И тут он нам насказал такого, что мы сначала просто рты разинули от удивления и долго не могли опомниться. Затем на нас напал безудержный смех, который с трудом удавалось подавлять, чтобы слушать дальнейшее повествование Станиславского. А он был в ударе. Картину за картиной, все ярче и красочней рисовал он нам весь разгул, все безобразие офицерского поведения на ярмарке, а когда уже в подробностях поведал о том, что делал именно поручик Кувшинников и чем он произвел такое впечатление на Ноздрева, мы сползли со своих стульев на пол. И как могли возникнуть такие образы в мыслях столь скромного и целомудренного человека, каким был Станиславский, непонятно. Это придавало особую остроту его рассказам.

Когда мы, несколько успокоившись, начали повторять сцену, монолог у Ливанова зазвучал совсем по-иному. Глаза его горели, искрились. Перед его внутренним взором проходили яркие изображения Станиславского, он их ощущал очень живо. Весь свой темперамент он вкладывал в поиски разнообразия красок для передачи Чичикову своего великолепного впечатления от офицерского кутежа, а, когда доходил до упоминания о поручике Кувшинникове и в его воображении всплывал образ, только что нарисованный Станиславским, он едва мог произнести слово «поручик», а уже на слове «Кувшинников» его схватил такой спазм смеха, что избавиться от него он мог, только дав выход своим чувствам и вволю нахохотавшись. Этот его смех был живым, человеческим смехом, захватившим все его существо. Это был предельно заразительный ноздревский смех. Это был Гоголь.

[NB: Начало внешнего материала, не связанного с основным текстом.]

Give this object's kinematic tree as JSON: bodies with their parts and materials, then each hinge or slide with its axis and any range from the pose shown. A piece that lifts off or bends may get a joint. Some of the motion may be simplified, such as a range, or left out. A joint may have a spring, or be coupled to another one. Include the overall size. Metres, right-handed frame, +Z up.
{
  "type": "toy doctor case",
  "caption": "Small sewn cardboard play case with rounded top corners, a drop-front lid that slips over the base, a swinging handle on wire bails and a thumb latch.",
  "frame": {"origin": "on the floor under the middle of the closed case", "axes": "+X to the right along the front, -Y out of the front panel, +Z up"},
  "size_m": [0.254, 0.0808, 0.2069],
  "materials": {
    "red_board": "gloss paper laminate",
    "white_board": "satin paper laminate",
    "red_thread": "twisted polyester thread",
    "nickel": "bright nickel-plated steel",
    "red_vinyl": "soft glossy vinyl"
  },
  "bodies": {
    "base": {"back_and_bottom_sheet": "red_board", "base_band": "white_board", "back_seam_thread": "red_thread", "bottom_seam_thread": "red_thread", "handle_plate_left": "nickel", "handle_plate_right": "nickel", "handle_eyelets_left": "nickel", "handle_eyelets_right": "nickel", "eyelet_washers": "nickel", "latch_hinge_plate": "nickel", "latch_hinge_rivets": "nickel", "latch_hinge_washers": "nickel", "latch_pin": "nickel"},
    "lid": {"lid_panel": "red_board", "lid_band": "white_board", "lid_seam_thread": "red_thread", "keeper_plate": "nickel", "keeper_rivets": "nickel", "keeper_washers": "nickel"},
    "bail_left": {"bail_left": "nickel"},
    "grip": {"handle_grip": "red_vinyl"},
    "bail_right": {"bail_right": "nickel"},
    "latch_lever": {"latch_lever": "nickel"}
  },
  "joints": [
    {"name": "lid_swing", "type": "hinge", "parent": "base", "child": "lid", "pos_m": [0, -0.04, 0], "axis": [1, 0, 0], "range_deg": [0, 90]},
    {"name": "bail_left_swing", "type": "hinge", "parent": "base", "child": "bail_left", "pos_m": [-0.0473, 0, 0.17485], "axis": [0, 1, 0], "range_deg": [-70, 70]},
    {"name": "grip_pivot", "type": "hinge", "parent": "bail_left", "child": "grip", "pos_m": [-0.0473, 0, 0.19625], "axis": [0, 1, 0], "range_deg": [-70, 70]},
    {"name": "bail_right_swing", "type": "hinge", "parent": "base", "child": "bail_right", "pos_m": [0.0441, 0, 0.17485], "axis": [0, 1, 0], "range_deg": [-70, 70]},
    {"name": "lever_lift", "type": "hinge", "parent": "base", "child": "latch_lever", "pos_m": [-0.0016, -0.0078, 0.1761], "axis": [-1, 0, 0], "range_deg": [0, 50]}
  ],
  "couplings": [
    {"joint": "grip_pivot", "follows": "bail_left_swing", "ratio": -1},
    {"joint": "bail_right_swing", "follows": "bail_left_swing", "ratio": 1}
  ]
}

Вообще репетиция была веселой и радостной. Константин Сергеевич был в хорошем настроении, чему немало способствовал Ливанов, очень остроумный человек, всегда перемежающий работу и беседу веселыми шутками. Так и здесь, когда мы удачно закончили свою сцену, Константин Сергеевич обратился к нему со словами:

– Ну что ж, голубчик, вот теперь это просто замечательно… это шедевр…

– Ну да, – ответил Ливанов, – но ведь второй раз так не сыграешь…

– Ни в коем случае.

– Вот в том-то и дело. Вы говорите – шедевр, а что в нем толку? Если б, скажем, живописец, он бы уже сразу его и продал, а у нас все это «фу-фу».